It’s June 2016 – Pride month in Canada. One of my closest friends from university is visiting Toronto for pride. We spent the afternoon sipping coffees and eating rainbow donuts. I was sporting a low-cut tank and they, as always, were parading around in all their queer-edgy-hip-artsy glory. We were going to meet my other queer friend that evening for a roller derby competition. Needless to say, I was feeling pretty queer.
As soon as we arrived at the roller-derby game, boy, did I feel straight. People rocked undercuts, dyke mullets, and androgynous ensembles. Because it was such a queer space, I felt my queer invisibility. I hate that while I’m drooling over the cuties, I’m also flying under their radar.
In really queer places I often feel self-conscious and like I have to prove my queerness. Sometimes my appearance makes me feel invalid or somehow less queer. Perhaps this feeling is often in my head (the people at the roller derby game were very nice, for example), but I think some femme women are looked at with suspicion by the lesbian community. (I think this is particularly true for bisexual femme women, which I am not. You can find out why I call myself a lesbian here.)
I get it. Queer spaces are safe spaces, whatever that means. Straight people can feel like an invasion. No one wants to be someone’s queer experiment. However, I think the trope of the experimenting straight woman is much less prominent than the reality. I say this as someone who relocated across the ocean for a woman who ended up being straight. People can be confused and identities can evolve. People should be given space to figure out who they are and to change. As long as discovering who you are is done with compassion for others, it should be encouraged.
Since I don’t look queer, I assume I will often have to make the first move. That’s scary! Gay bars are dominated by gay cis men.
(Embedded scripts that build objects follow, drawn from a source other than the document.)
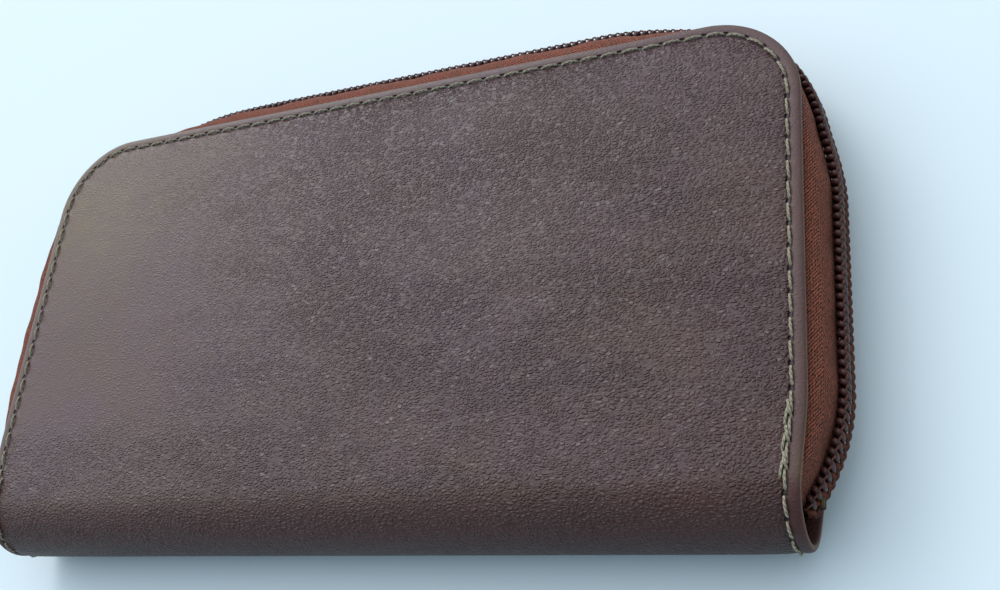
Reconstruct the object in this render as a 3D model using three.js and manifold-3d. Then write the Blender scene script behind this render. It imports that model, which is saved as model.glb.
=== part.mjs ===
// Zip-around leather case: two rigid leather covers and a zipped coin page, joined at a
// rounded spine and closed by one zip that runs round the other three sides.
// Millimetres, +Z up. The back cover lies on Z = 0, the spine runs along X on the -Y side,
// and the zip closes the -X, +Y and +X sides.

import * as THREE from 'three';
import { mergeVertices } from 'three/addons/utils/BufferGeometryUtils.js';
import Module from 'manifold-3d';

const wasm = await Module();
wasm.setup();

// ---- Driving dimensions ------------------------------------------------------------------

const LENGTH = 194; // along the spine
const WIDTH = 107; // from the spine's outside to the far leather edge
const HEIGHT = 22; // closed thickness
const CORNER_RADIUS = 20; // leather outline, two far corners
const LEATHER = 1.4; // leather thickness
const SPLIT_GAP = 0.15; // each half of the spine stops this far from the middle height

const STITCH_INSET = 3.4; // stitch line in from the leather edge
const THREAD_WIDTH = 0.8;
const GROOVE_WIDTH = 1.4;
const GROOVE_DEPTH = 0.6;
const THREAD_DEPTHS = [0.05, 0.3]; // below the leather's face

const BOARD_DEPTHS = [1.7, 2.7];
const BOARD_INSET = 9;
const LINING_DEPTHS = [3.0, 3.4];
const LINING_INSET = 5;

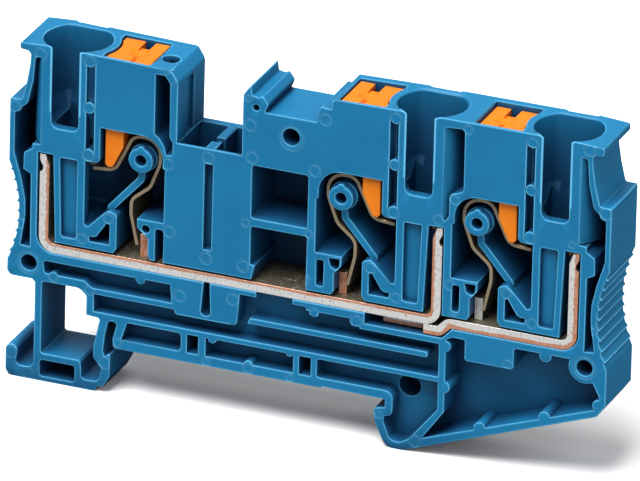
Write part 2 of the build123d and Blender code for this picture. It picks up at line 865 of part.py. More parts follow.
def make_lever(unit):
    """Push lever: wide head in the shaft, narrow tip that bends the spring"""
    head_top = side_low_top - lever_sunk + 0.15
    head_low = stop_z + lever_travel + lever_stop_gap
    profile = unit.points([
        (lever_near, head_top, 0),
        (lever_far, head_top, 0),
        (lever_far, head_low, 0),
        (tip_far, head_low, 0),
        (tip_far, tip_z + 2.75, 1.2),
        (tip_near + 0.93, tip_z, tip_round),
        (tip_near, tip_z, 0.5),
        (tip_near, head_low, 0),
        (lever_near, head_low + 0.3, 0),
    ])
    back = lever_front + lever_depth
    lever = prism(profile, lever_front, back)
    # waist round the funnel and driver notch at the back
    lever -= post(unit.middle, funnel_d, tube_r + tube_play + lever_play, 30, 45)
    near = unit.x(notch_u - notch_width / 2)
    far = unit.x(notch_u + notch_width / 2)
    lever -= block(near, far, back - notch_depth, pitch, head_top - 3, 45)
    # dish for the tip of a driver, slot from the dish to the notch and groove to the front
    dish_d = lever_front + lever_depth / 2
    lever -= post(unit.x(notch_u), dish_d, dish_r / 4, head_top - dish_depth, head_top + 0.01, dish_r)
    lever -= block(near, far, dish_d, back, head_top - dish_depth / 2, 45)
    groove = [
        (notch_u - notch_width / 3, head_top + 0.1, 0),
        (notch_u + notch_width / 3, head_top + 0.1, 0),
        (notch_u, head_top - dish_depth * 0.8, 0),
    ]
    lever -= prism(unit.points(groove), 0, dish_d)
    return lever


os.makedirs("parts", exist_ok=True)
export_step(make_housing(), "parts/housing.step")
export_step(make_busbar_main(), "parts/busbar_main.step")
export_step(make_busbar_branch(), "parts/busbar_branch.step")
for unit in units:
    export_step(make_spring(unit), "parts/clamp_spring_" + unit.name + ".step")
    export_step(make_lever(unit), "parts/release_lever_" + unit.name + ".step")
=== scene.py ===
import logging
import math
from dataclasses import dataclass, replace
from enum import Enum
from typing import Callable, Iterable, Union

import bmesh
import bpy
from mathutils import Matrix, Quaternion, Vector


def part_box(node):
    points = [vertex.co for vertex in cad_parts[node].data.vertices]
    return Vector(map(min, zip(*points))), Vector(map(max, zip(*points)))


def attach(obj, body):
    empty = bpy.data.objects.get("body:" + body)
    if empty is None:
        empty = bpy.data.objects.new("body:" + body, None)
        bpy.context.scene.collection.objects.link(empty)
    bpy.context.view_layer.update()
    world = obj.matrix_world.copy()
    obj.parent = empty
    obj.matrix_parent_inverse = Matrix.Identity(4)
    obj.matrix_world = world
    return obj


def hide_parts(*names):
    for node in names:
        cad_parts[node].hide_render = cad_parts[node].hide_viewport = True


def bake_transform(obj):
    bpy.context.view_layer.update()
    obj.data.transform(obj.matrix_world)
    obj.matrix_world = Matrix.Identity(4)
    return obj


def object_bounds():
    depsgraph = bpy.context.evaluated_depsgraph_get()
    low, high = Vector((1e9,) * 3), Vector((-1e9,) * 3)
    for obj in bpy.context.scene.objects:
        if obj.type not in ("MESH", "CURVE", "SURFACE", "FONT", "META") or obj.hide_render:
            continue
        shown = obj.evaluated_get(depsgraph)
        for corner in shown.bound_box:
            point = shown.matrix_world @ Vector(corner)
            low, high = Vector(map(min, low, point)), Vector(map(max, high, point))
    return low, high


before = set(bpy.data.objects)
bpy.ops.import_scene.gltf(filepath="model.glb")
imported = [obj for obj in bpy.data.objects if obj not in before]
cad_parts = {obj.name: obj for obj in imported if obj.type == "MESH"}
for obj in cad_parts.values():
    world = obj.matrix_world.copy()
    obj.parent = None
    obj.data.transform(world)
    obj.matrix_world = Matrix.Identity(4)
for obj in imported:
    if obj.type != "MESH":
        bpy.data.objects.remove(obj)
CAD_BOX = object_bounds()
LOG = logging.getLogger("terminal_block")

MM = 0.001
MICRON = 0.000001
# Slack in millimetres when places are compared.
SLACK = 0.01
# Where along X a bar without a step would step down, in metres and far outside the block.
NO_STEP = (-1.0, -0.999)

Socket = bpy.types.NodeSocket
Feed = Union[Socket, float, tuple]
Colour = tuple[float, float, float, float]
Triple = tuple[float, float, float]
Span = tuple[float, float]


class Side(Enum):
    """Side of a funnel that its lever stands on, as the sign of X."""

    LEVER_RIGHT = 1
    LEVER_LEFT = -1


def place(x: float, z: float, depth: float = 0.0) -> Vector:
    """Gives the point at a place in the block.

    Args:
        x: Millimetres from the left end.
        z: Millimetres above the underside of the foot.
        depth: Millimetres behind the open front.

    Returns:
        The point in metres, in the frame.
    """
    low = CAD_BOX[0]
    return Vector((low.x + x * MM, low.y + depth * MM, low.z + z * MM))


def from_srgb(red: int, green: int, blue: int) -> Colour:
    """Turns a colour as seen on a screen into the linear one that a shader takes.

    Args:
        red: Red from 0 to 255.
        green: Green from 0 to 255.
        blue: Blue from 0 to 255.

    Returns:
        The linear colour with full opacity.
    """
    parts = []
    for value in (red, green, blue):
        share = value / 255
        parts.append(share / 12.92 if share <= 0.04045 else ((share + 0.055) / 1.055) ** 2.4)
    return (parts[0], parts[1], parts[2], 1.0)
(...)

If I go, I look like I’m a straight girl who came with her GBF.
Until now, I’ve used dating sites to meet people. I have a theory that they are especially popular in the queer community because you can clearly see who is available to you.
My desire to be read as queer by other queers goes deeper than not wanting to be seen as an intrusion, or hoping someone will ask me out. In some ways, it sounds a bit silly. Why do I care if people know my sexual orientation upon seeing me? I struggle to articulate why in a way that does not come across as strange or identity essentialist. Yet, it feels important to me in a deep seeded way. I think what bothers me is consistently not being seen for me. For a ridiculous example, I feel I would be equally frustrated if everyone consistently thought I was a sweet potato instead of a human being. What cuts deeper, I think, is that I ache so longingly for a queer community, so the thought of someone within the queer community being cautious of me as a potential straight person is low-key heartbreaking (can you see the influence of working in a university residence rubbing off on me…all the millennials say low-key).
I’m writing the final version of this at the tail end of 2019. In the last couple years, I have very strategically tried to look queerer, and this includes my posture in the world, my cultural references, as well as my ‘look’. Of course, there is no one way to look queer, but I do think there are assemblages of indicators that some people choose to use to portray their queerness. These days, more-often-than-not, I think I am read as queer by other queers. However, the hetties will be forever clueless…
In the spring of 2019, I had a really funny experience. I was at a lesbian club night that tends to be attended by edgy, androgynous queers. I did not feel cool enough to be there. When I was going to the bathroom through the crowd, someone tapped me on the shoulder and said, ‘you belong here too.’ Did I look that awkward and out-of-place? Were they on some strange drug trip? I’ll never know, but it made me feel better.